Możesz z tej perspektywy zerknąć w tył, kiedy 23 listopada był Nów Księżyca w tym samym znaku. Być może wtedy zaczęło dziać się coś, co nie do końca było wtedy zrozumiałe, a jest częścią czegoś większego. Nasze doświadczenie nie jest płaskim obrazem, a wielowymiarową przestrzenią, w której przecinają się losy naszych istnień i zdarzeń. Jeden ruch może zmienić wszystko. To, co widzimy na codzień jest jedynie ziarnem w oceanie znaczeń i symboli.
Być może rozpoczął się wtedy w Tobie czas wewnętrznych przemian, rozwarstwień konstruktów myślowych i przekonań. Uważam, że w tych cyklach od Nowiu do Pełni w tym samym znaku te procesy są o wiele bardziej rozległe, ale i intensywne, a ich świadomość potrafi być bardzo uwalniająca.
Ten czas możemy porównać właśnie do tej strzały, która leci w eter.
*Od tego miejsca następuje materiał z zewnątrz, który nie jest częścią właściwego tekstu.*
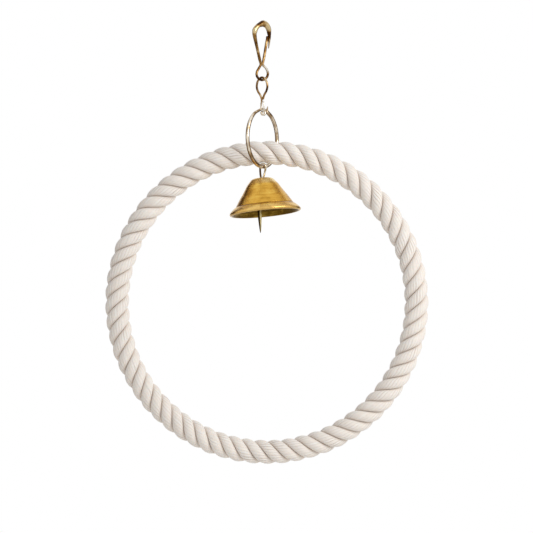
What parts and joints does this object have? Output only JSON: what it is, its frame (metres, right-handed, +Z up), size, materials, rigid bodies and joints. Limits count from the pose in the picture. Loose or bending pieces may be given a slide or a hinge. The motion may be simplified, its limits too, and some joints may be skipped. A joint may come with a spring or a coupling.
{
  "type": "bird rope swing",
  "caption": "Cotton rope hoop that hangs from a cage bar by a brass snap hook, a wire link and a wire ring, with a brass bell and clapper hung at the top inside the hoop.",
  "frame": {"origin": "the underside of the snap hook's crown, where it rests on the cage bar", "axes": "+Z up, +X to the right and -Y towards someone who looks through the hoop"},
  "size_m": [0.2969, 0.0657, 0.4086],
  "materials": {
    "hook_brass": "worn bright brass plate",
    "link_brass": "worn bright brass plate",
    "ring_metal": "polished wire, tarnished warm",
    "core_steel": "drawn wire",
    "cotton": "undyed soft twisted cotton",
    "bell_brass": "spun satin brass, aged at the rim",
    "clapper_metal": "dull tarnished"
  },
  "bodies": {
    "hook": {"snap_hook": "hook_brass"},
    "gate": {"hook_gate": "hook_brass"},
    "link": {"connector_link": "link_brass"},
    "ring": {"hanging_ring": "ring_metal"},
    "hoop": {"hoop_core_wire": "core_steel", "rope_strand_1": "cotton", "rope_strand_2": "cotton", "rope_strand_3": "cotton"},
    "bell": {"bell_shell": "bell_brass", "bell_hanger": "ring_metal"},
    "clapper": {"bell_clapper": "clapper_metal"}
  },
  "joints": [
    {"name": "gate_flex", "type": "hinge", "parent": "hook", "child": "gate", "pos_m": [0.00126, 0.00106, -0.03262], "axis": [0.6428, -0.766, 0], "range_deg": [0, 18], "stiffness_Nm_per_rad": 0.05, "springref_deg": -5.73},
    {"name": "link_swing", "type": "hinge", "parent": "hook", "child": "link", "pos_m": [0, 0, -0.0487], "axis": [0.766, 0.6428, 0], "range_deg": [-60, 60]},
    {"name": "ring_swing", "type": "hinge", "parent": "link", "child": "ring", "pos_m": [0, 0, -0.07805], "axis": [0.4067, -0.9135, 0], "range_deg": [-18, 24]},
    {"name": "hoop_swing", "type": "hinge", "parent": "ring", "child": "hoop", "pos_m": [0, 0, -0.11575], "axis": [1, 0, 0], "range_deg": [-45, 45]},
    {"name": "bell_swing", "type": "hinge", "parent": "ring", "child": "bell", "pos_m": [-0.00082, -0.00137, -0.12885], "axis": [0.515, 0.8572, 0], "range_deg": [-40, 40]},
    {"name": "clapper_swing", "type": "hinge", "parent": "bell", "child": "clapper", "pos_m": [-0.0054, 0.00288, -0.14681], "axis": [0.8506, -0.4966, -0.1729], "range_deg": [-44, 44]}
  ]
}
Dla Strzelca historia nie kończy się w chwili, gdy strzała doleci do celu – wtedy dopiero może uznać jej istnienie. Być może strzała, która wystrzelona została w zeszłoroczny Nów dopiero teraz może nam dać pełny obraz tej opowieści.
Oprócz tego cały czas mamy Słońce w Bliźniętach, których mocną stroną jest komunikacja. To właśnie ono, niczym reflektor, może rozświetlić to, co manifestuje ta Pełnia i wyrazić, przepuścić, dać temu przepłynąć. To rozdział o wolności i wierze w swoje ideały. Ale także o tym, co pragniemy w sobie zasilać, karmić, pielęgnować i wyrażać – w zgodzie ze swoim duchem. To czego pragniesz dzieje się teraz. Dla Strzelca życie to przygoda, a jakiekolwiek ograniczenia tłamszą jego pierwotną naturę. Nie bez powodu jego żywiołem jest ogień, który odpowiada za naszą ekspresję, intuicję i manifestowanie tego, co wewnątrz nas.
To odpowiedni czas, aby zapytać swojego wewnętrznego wędrowca, studenta i filozofa ?
Jaka jest przyczyna mojego istnienia?
Droga Strzelca poszerza się z każdym kolejnym doświadczeniem i rozszerza, niczym Wszechświat.
Strzelca nie interesuje, jaką drogę wybierzesz, tylko JAK będziesz jej doświadczać.
Życzę Wam pięknej Pełni kochani, ognistych uniesień, transformacji, kreacji, albo zwyczajnie – prostoty dnia codziennego.